When I was in Australia, over ten years ago now, aboriginal Australia seemed largely absent from the coastal cities of the south and south-east.  Not an uncommon sensation for newcomers and visitors, I suspect.

It wasn’t until I visited Darwin and other parts of the Northern Territory that I felt I had arrived in the Australia of my preconceptions, as well as the Australia of certain desires I perhaps held at the time.  I had heard accounts of horrific events and read about the chronically dislocating effects of colonial and other incomer changes wrought on the aboriginal people of Australia.  I had witnessed a couple of saddening sights first-hand too.  But I felt that at least here I was closer to Australia’s soul, where people’s connections with their environment were “real, deep and distinctive”, as in steeped in ancestry and a profound understanding of the land.

Then again, I might have been “place dreaming”.  You see I was also aware that those Australians who helped impart all this to me were in fact white descendants of Europeans, particularly a remarkable friend of my parents, the late Lance Brooks.  They too had intimate connections with this part of Australia.

I had also, by that point, really enjoyed participating in other distinctive aspects of generally White Australian culture such as a VB-soaked day at “the ‘G”  and sprinting down a dry river bed at the Henley-on-Todd Regatta.  I hadn’t, on the other hand, taken up the offer from an aboroginal gentleman to go for a bush walk, fearing it would take days, I’d get very thirsty and I’d have to eat witchetty grubs (plus, snags on the barbie were in the immediate offing).

So why all this memory invocation of a 12-month spell “down under” nearly 12 years ago!?  Well, a brief feature on the BBC website is responsible.  I was interested to read that in the urban landscapes of Sydney, Perth and Melbourne, descendents of aboriginal Australians are parting the concrete and steel, and peeling back layers of colonial and post-colonial modernity, to reveal rich meanings held for heaven knows how many generations to visitors on walking tours and suchlike.

It’s good to hear that viable tourism initiatives can be based on both this knowlege (and maybe spirituality) as well as the curiosity of visitors.  I wish I was Down Under to try the tours out.

From the BBC’s Travel section: Australia rediscovers its urban indigenous heart.


One Comment on “Memories of Down Under and visiting the “real” Australia today”

  1. I hope many ‘White Australians’ go on these urban, walking tours and not just tourists and visitors from outside the territory!

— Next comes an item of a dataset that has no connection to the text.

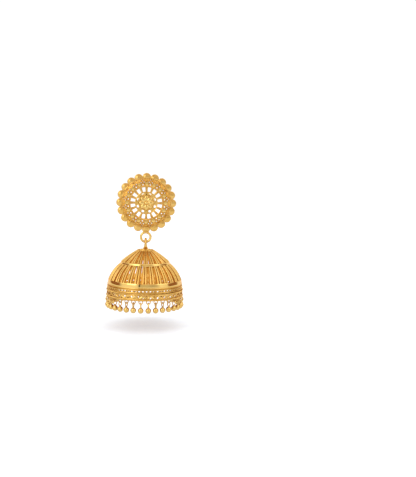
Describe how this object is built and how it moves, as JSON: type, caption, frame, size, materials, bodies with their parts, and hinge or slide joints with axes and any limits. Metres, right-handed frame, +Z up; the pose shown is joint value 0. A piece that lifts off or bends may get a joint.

What would they learn? I make that comment with the late, great Lance in mind. He knew a thing or two about his fellow countrymen and women.

    Where does a sense of ‘ownership’ come in when thinking of ‘sense of place’? I can’t help think of that word when someone mentions the aboriginal Australians, the Malvinas/Falkland Islands, the American Prairies, Gibraltar, etc. When tourists visit a ‘place’ whose place is it, and how does that affect the valuing, protecting it, or even politicising the ‘exchange’ between visitor and resident?

    I well remember the only time I visited Australian I met an Australian citizen (of Hungarian descent) who informed me, with much indignation, that he had to pay to enter the designated aboriginal area when visiting Ayer’s Rock/Uluru. As he put it ‘I had to pay to visit a part of my OWN bloody country!’ Interestingly loaded with meaning…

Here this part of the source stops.